Suppliers prefer warranties because they cap exposure. Buyers prefer indemnity because it wipes the slate clean.

Most final contracts end up with a mix: warranty for everyday defects, indemnity for third-party claims like patent infringement.

Negotiation Leverage Points

Ask for indemnity on risks you cannot control, such as software infringing someone else’s patent. Offer warranty on parts you manufacture because you can manage quality.

Always pair an indemnity request with a clear cap, such as “not to exceed fees paid in the last twelve months.” This makes the clause easier to swallow and keeps you inside most insurance policies.

Insurance and Indemnity Backing

Indemnity obligations are often backed by commercial general liability or professional indemnity policies. Insurers will not cover pure warranty claims because those are contractual performance issues, not sudden accidents.

Before signing, check that your policy wording matches the contract clause. Some policies exclude “contractual liability assumed under an indemnity,” leaving you to pay out of pocket.

Certificate of Insurance Trick

Sellers sometimes hand over an insurance certificate and say, “We’re covered, no need for indemnity.” That is misleading. The certificate only proves a policy existed on the day it was printed; it does not promise coverage for your specific claim.

Demand a clause stating the indemnifier will maintain insurance “reasonably acceptable to the other party” and provide renewal certificates each year.

Time Limits and Survival Periods

Warranties expire after the stated term, often twelve months from delivery or acceptance. Indemnity obligations can last indefinitely if the contract is silent, because the right to claim arises when the third-party loss occurs, not when the goods were delivered.

Cap the survival of indemnity clauses to a fixed number of years, usually six or seven, so both sides can close their books and release reserves.

Discovery Clause Pitfall

Some warranties require the buyer to discover the defect within the warranty period and give notice “within a reasonable time.” Indemnity clauses rarely contain such traps, but watch for notice requirements measured in days after the claim is made.

Negotiate language that lets you notify “as soon as reasonably practicable” to avoid missing a window while you gather facts.

Cross-Border Complexity

Indemnity clauses can collide with local laws that prohibit transferring certain liabilities, such as consumer statutory rights in the European Union. Courts may strike the clause entirely, leaving you with no fallback.

Warranties are generally safer internationally because most countries accept seller guarantees that do not strip away minimum consumer protections.
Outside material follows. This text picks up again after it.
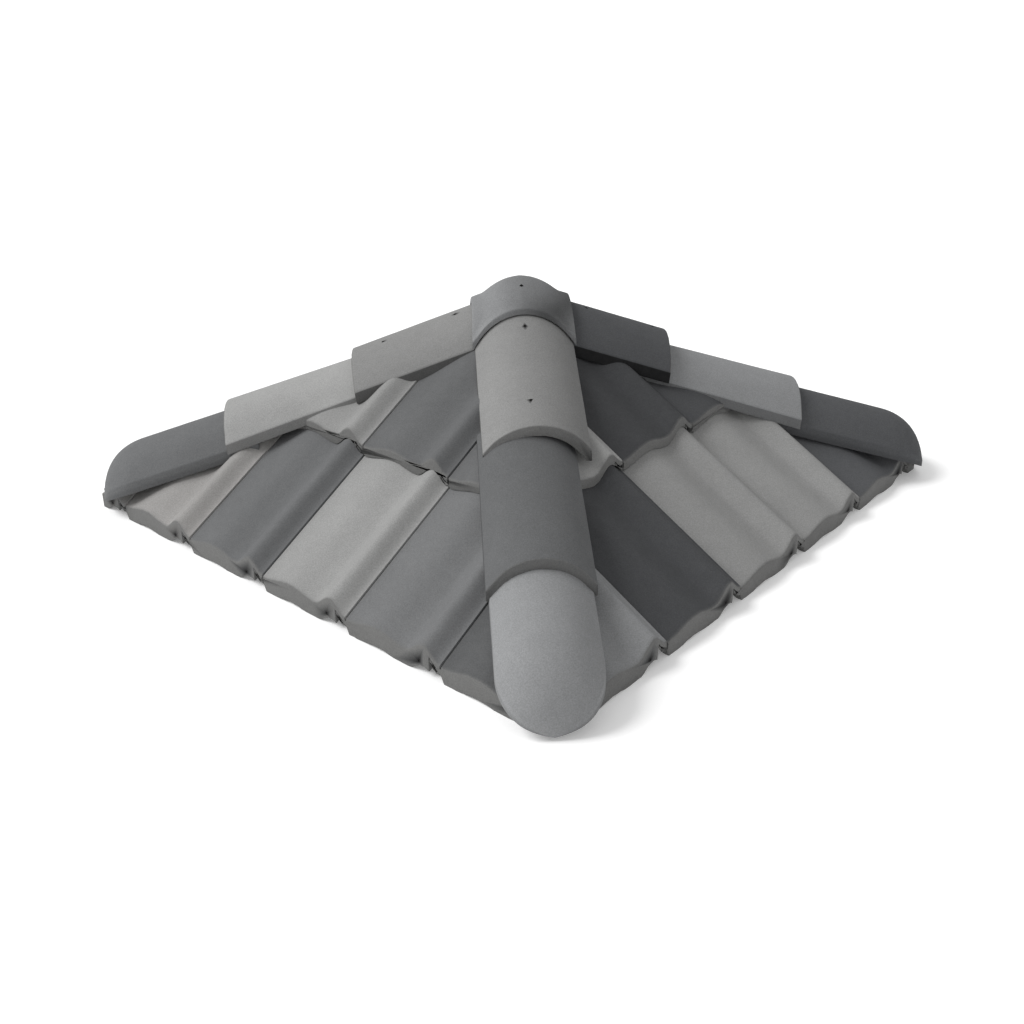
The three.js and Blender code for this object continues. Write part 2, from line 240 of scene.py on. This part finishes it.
def make_piece(name, verts, faces, matrix, tone_hex, seed, nodes, shade=None, raw=None,
               cuts=(), sharp=38.0, wobble=0.3, holes=()):
    """A closed mesh from points in a tile's own frame, cut by planes and slightly uneven."""
    verts = np.asarray(verts, float)
    mesh = bpy.data.meshes.new(name)
    mesh.from_pydata([tuple(v) for v in verts], [], [tuple(f) for f in faces])
    bm = bmesh.new()
    bm.from_mesh(mesh)
    layer = bm.verts.layers.float.new("shade")
    bm.verts.ensure_lookup_table()
    raw_layer = bm.verts.layers.float.new("raw")
    values = np.ones(len(verts)) if shade is None else shade
    raws = np.zeros(len(verts)) if raw is None else raw
    for vert, value, bare in zip(bm.verts, values, raws):
        vert[layer] = float(value)
        vert[raw_layer] = float(bare)
    bmesh.ops.transform(bm, matrix=matrix, verts=bm.verts)
    for point, normal in cuts:
        found = bmesh.ops.bisect_plane(
            bm, geom=bm.verts[:] + bm.edges[:] + bm.faces[:], plane_co=point, plane_no=normal,
            clear_outer=True, dist=1e-4)
        rim = [e for e in found["geom_cut"] if isinstance(e, bmesh.types.BMEdge)]
        if rim:
            filled = bmesh.ops.triangle_fill(bm, edges=rim, use_beauty=True)
            del filled
    bmesh.ops.remove_doubles(bm, verts=bm.verts, dist=1e-3)
    bmesh.ops.recalc_face_normals(bm, faces=bm.faces)
    bm.normal_update()
    moves = []
    for vert in bm.verts:
        spot = vert.co / 70.0 + Vector((seed * 3.1, seed * 1.7, 0.0))
        fine = vert.co / 14.0 + Vector((0.0, seed * 2.3, seed))
        depth = wobble * (noise.noise(spot) - 0.6) + 0.35 * wobble * noise.noise(fine)
        moves.append(vert.normal * depth)
    for vert, move in zip(bm.verts, moves):
        vert.co += move
        if vert.co.z < 0.0:
            vert.co.z = 0.0
    bmesh.ops.scale(bm, vec=(MM, MM, MM), verts=bm.verts)
    bm.to_mesh(mesh)
    bm.free()
    mesh.shade_smooth()
    mesh.set_sharp_from_angle(angle=math.radians(sharp))
    piece = bpy.data.objects.new(name, mesh)
    scene.collection.objects.link(piece)
    for spot, direction, radius, depth in holes:
        drill(piece, spot, direction, radius, depth)
    gain = GAINS.get(nodes[0], 1.0)
    piece.data.materials.append(concrete(name, tone_hex, seed, gain))
    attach(piece, "root")
    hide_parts(*nodes)
    return piece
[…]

Always run the draft through local counsel if the goods or services will cross borders; a one-size-fits-all template can backfire.

Governing Law Cheat Sheet

New York and English law both enforce clearly drafted indemnities. Civil-law countries like France or Brazil may reclassify an indemnity as a penalty and reduce the amount to what they deem “reasonable.”

Pick the law that matches the place where assets can be enforced, not the place that feels friendliest to your home office.

Practical Checklist Before You Sign

Circle every “indemnify,” “hold harmless,” and “defend” phrase; list the triggering events next to each. Confirm the list matches the risks you can insure and the cash you can spare.

Underline every warranty remedy; verify it says “repair, replace, or refund” and nothing broader unless you intend to give more. Replace vague phrases like “consequential losses excluded” with specific language such as “lost profits and business interruption excluded.”

End by checking that survival, notice, and governing-law clauses are consistent throughout the document. A single contradiction can flip an entire risk allocation upside down.